Žebrák Castle (hrad Žebrák) is a castle ruin in the Central Bohemian Region of the Czech Republic. It is located in the municipality of Točník in the Beroun District, near the eponymous town of Žebrák. It was built by the Zajíc family. The two castles, Točník and Žebrák, make up a picturesque couple, standing almost right next to each other. Together they are protected as one national cultural monument.

==History==
The castle was built in the second half of the 13th century by Oldřich Zajíc III, but the Zajíc family soon moved elsewhere and sold the castle to the king.
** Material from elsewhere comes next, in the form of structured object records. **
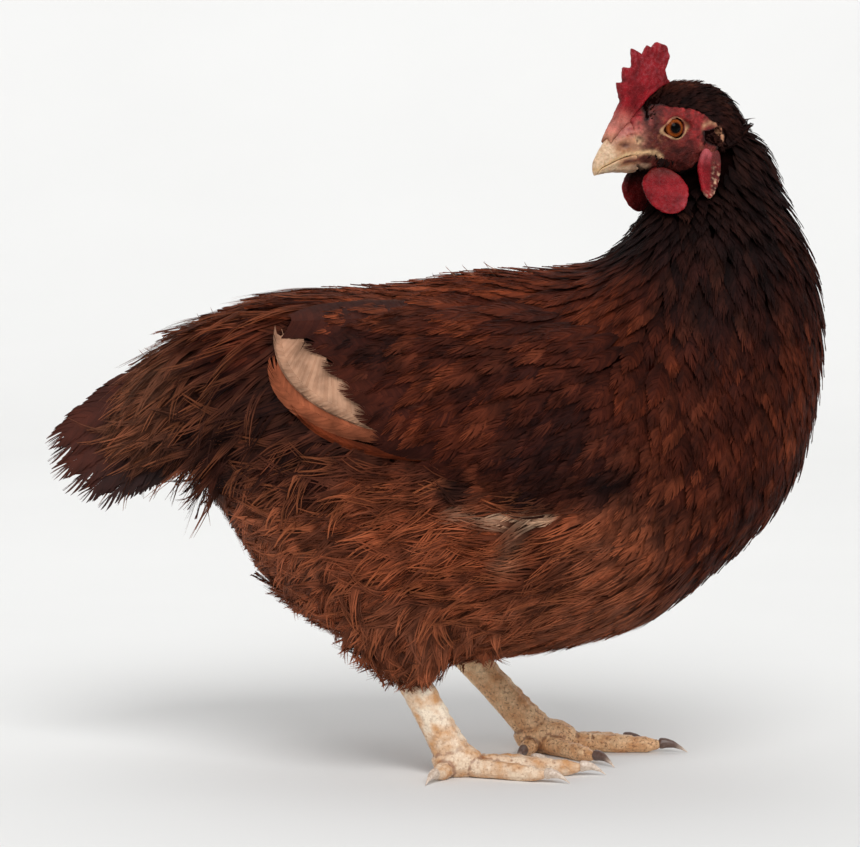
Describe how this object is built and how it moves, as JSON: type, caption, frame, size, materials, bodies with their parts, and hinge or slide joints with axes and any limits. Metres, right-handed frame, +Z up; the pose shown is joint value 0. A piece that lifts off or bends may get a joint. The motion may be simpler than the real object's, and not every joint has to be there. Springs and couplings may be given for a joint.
{
  "type": "hen",
  "caption": "Life-size still model of a standing red-brown hen looking back over its right shoulder, with upright comb, wattles, folded wings and tail.",
  "frame": {"origin": "on the floor, under the middle of the hen's bounding box", "axes": "+X to the hen's front (breast), +Y to its left, +Z up"},
  "size_m": [0.4266, 0.2076, 0.384],
  "materials": {
    "plumage": "soft red-brown contour feathers",
    "plumage_dark": "blackish-brown hackle and tail feathers",
    "red_skin": "pebbled red skin of comb, face and wattles",
    "beak_horn": "yellowish horn, brown at the nostrils",
    "scaled_skin": "cream and tan scaled skin",
    "claw_horn": "horn-coloured claws",
    "eye": "wet orange-brown iris with a black pupil"
  },
  "bodies": {
    "root": {"beak_lower": "beak_horn", "beak_upper": "beak_horn", "claw_hind_left": "claw_horn", "claw_hind_right": "claw_horn", "claw_inner_left": "claw_horn", "claw_inner_right": "claw_horn", "claw_middle_left": "claw_horn", "claw_middle_right": "claw_horn", "claw_outer_left": "claw_horn", "claw_outer_right": "claw_horn", "comb": "red_skin", "earlobe_left": "red_skin", "earlobe_right": "red_skin", "eye_left": "eye", "eye_right": "eye", "foot_left": "scaled_skin", "foot_right": "scaled_skin", "head": "red_skin", "neck": "plumage_dark", "shank_left": "scaled_skin", "shank_right": "scaled_skin", "tail": "plumage_dark", "thigh_left": "plumage", "thigh_right": "plumage", "toe_hind_left": "scaled_skin", "toe_hind_right": "scaled_skin", "toe_inner_left": "scaled_skin", "toe_inner_right": "scaled_skin", "toe_middle_left": "scaled_skin", "toe_middle_right": "scaled_skin", "toe_outer_left": "scaled_skin", "toe_outer_right": "scaled_skin", "torso": "plumage", "wattle_left": "red_skin", "wattle_right": "red_skin", "wing_left": "plumage", "wing_right": "plumage"}
  },
  "joints": []
}
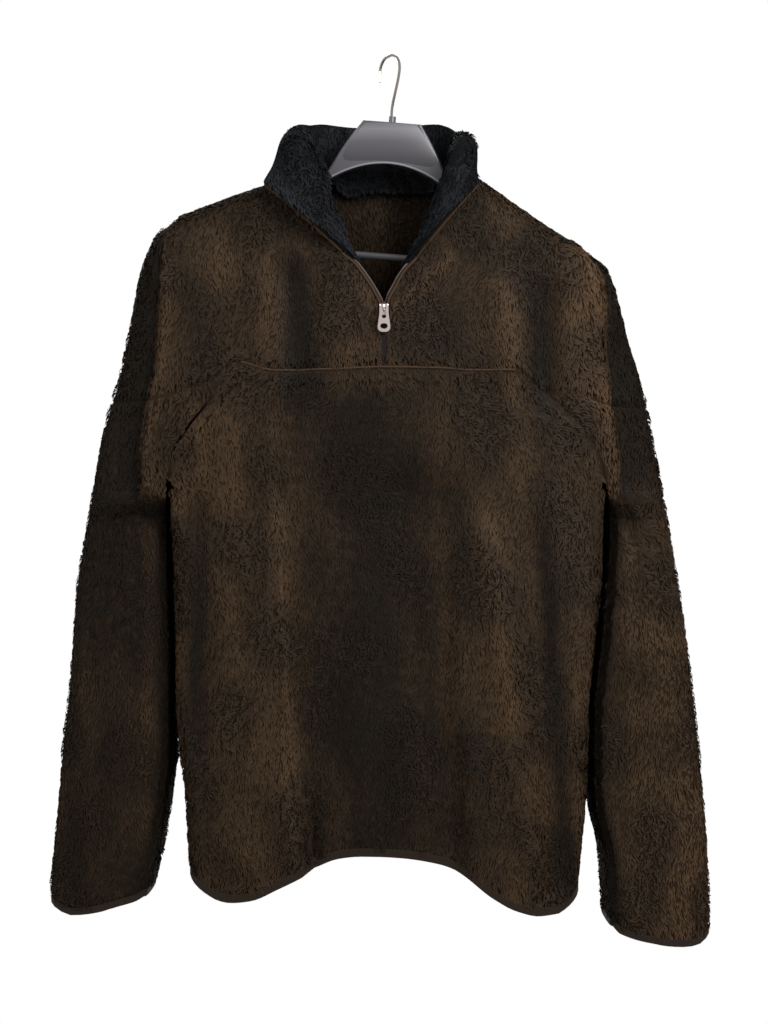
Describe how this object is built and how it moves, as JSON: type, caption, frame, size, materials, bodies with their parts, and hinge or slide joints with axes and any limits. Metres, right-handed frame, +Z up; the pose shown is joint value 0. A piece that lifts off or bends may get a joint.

In 1336, the House of Luxembourg acquired Žebrák and in 1346, John Henry started renovating it. He later gave the castle to Charles IV, who became the Holy Roman Emperor shortly afterwards. Charles' son Wenceslaus IV liked the castle very much, but after the large fire in 1395, he built a more strategically positioned castle above it. During the Hussite Wars, the Hussite army unsuccessfully besieged Žebrák and Točník and then proceeded to burn down the towns Točník and Hořovice. In 1532, another fire struck the castle, but this time, nobody bothered renovating it. In the year 1923, the castle was sold to the Czech Association of Tourists for 8,000 CSK and now it belongs to the state.